▶ Input records:
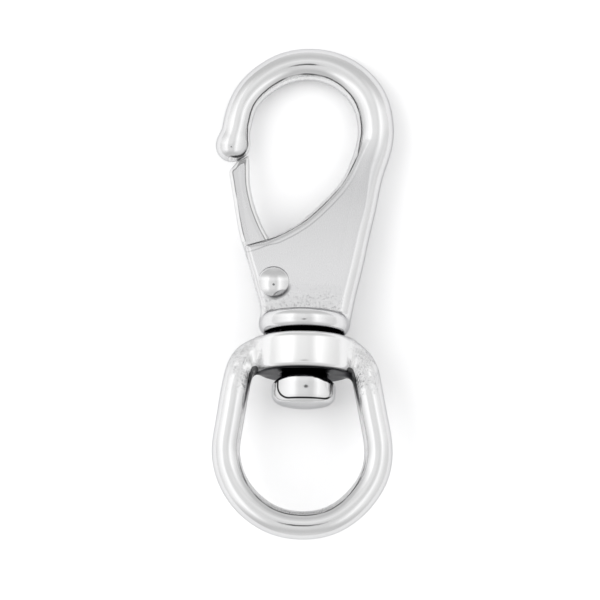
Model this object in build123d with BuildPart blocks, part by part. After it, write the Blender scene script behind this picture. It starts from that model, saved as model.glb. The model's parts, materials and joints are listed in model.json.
--
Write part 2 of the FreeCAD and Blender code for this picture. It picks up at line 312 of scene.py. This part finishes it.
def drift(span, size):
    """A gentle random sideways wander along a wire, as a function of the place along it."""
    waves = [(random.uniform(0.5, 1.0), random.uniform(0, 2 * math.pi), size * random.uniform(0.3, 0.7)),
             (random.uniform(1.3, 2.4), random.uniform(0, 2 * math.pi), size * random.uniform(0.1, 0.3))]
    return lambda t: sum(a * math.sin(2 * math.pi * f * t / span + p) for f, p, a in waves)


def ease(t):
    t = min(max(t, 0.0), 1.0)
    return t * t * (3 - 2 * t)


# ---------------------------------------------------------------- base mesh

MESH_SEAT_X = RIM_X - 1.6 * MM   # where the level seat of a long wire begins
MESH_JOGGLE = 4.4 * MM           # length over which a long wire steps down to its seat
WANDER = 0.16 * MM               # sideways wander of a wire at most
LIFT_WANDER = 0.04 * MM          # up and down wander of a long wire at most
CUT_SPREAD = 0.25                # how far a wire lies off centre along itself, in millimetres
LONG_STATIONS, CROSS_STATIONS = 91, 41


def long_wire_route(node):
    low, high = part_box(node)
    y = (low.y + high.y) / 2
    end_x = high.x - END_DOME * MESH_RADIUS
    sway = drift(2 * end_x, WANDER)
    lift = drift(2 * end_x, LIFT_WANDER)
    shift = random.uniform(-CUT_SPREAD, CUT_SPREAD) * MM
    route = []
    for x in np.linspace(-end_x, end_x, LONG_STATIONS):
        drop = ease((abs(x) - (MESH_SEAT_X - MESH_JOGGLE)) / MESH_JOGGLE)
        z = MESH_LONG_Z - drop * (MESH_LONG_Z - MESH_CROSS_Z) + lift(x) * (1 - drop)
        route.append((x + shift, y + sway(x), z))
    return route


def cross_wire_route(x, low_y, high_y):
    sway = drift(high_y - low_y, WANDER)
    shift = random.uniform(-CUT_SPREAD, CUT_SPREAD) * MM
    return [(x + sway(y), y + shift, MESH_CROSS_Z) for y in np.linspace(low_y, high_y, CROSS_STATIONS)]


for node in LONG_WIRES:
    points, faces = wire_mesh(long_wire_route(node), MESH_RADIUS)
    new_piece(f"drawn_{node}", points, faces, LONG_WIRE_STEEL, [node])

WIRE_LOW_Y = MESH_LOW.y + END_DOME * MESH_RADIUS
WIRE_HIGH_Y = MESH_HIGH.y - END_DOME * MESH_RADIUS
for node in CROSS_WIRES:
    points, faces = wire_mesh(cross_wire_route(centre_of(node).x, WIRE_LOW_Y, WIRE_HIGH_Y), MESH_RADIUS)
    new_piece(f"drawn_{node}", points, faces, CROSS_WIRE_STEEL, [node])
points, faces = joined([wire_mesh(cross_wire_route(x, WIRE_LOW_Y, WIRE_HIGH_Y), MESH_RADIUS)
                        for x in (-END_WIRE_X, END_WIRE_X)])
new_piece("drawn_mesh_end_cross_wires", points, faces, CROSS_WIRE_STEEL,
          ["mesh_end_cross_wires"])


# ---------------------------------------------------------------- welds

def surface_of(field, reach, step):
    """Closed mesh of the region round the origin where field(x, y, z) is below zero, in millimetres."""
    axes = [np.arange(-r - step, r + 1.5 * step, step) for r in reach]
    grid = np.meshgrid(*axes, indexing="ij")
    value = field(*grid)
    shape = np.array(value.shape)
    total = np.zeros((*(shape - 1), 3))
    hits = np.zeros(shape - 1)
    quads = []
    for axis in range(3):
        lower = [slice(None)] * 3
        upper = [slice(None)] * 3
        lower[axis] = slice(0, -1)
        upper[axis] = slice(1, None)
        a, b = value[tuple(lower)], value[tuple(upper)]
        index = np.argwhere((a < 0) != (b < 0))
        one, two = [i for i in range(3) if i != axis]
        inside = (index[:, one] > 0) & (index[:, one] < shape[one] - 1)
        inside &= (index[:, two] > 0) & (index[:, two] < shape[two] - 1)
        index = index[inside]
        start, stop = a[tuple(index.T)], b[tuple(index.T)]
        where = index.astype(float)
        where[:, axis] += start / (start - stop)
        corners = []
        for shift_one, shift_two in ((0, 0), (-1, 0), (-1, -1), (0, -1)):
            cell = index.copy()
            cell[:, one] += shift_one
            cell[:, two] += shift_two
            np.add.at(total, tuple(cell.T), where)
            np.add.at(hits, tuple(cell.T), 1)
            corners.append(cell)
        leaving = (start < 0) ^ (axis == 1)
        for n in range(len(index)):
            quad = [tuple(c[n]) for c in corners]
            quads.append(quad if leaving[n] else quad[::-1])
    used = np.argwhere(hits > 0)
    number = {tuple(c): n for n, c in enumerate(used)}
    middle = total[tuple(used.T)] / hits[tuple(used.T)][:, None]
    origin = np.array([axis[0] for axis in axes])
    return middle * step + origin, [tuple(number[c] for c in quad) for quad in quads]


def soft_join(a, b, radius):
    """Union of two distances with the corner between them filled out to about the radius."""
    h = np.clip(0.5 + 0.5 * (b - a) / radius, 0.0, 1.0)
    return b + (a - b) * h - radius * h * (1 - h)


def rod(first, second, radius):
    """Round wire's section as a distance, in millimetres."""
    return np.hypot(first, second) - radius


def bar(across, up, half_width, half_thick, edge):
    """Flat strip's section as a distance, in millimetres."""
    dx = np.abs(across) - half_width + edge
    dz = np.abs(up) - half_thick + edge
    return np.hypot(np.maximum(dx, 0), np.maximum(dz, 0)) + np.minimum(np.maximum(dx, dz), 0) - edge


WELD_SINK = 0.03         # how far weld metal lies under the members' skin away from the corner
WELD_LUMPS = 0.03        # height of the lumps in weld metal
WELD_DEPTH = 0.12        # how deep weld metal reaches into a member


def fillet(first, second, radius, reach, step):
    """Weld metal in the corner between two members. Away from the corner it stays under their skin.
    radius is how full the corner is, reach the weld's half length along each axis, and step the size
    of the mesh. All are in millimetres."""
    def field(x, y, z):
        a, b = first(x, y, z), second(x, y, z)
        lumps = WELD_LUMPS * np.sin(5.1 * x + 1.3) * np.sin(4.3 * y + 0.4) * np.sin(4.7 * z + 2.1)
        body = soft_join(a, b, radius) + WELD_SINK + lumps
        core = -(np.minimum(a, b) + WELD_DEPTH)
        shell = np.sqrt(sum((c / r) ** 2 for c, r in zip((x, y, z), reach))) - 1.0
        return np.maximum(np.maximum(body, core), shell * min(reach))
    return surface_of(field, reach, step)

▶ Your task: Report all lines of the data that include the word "scene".

▶ Task solution:
Model this object in build123d with BuildPart blocks, part by part. After it, write the Blender scene script behind this picture. It starts from that model, saved as model.glb. The model's parts, materials and joints are listed in model.json.
Write part 2 of the FreeCAD and Blender code for this picture. It picks up at line 312 of scene.py. This part finishes it.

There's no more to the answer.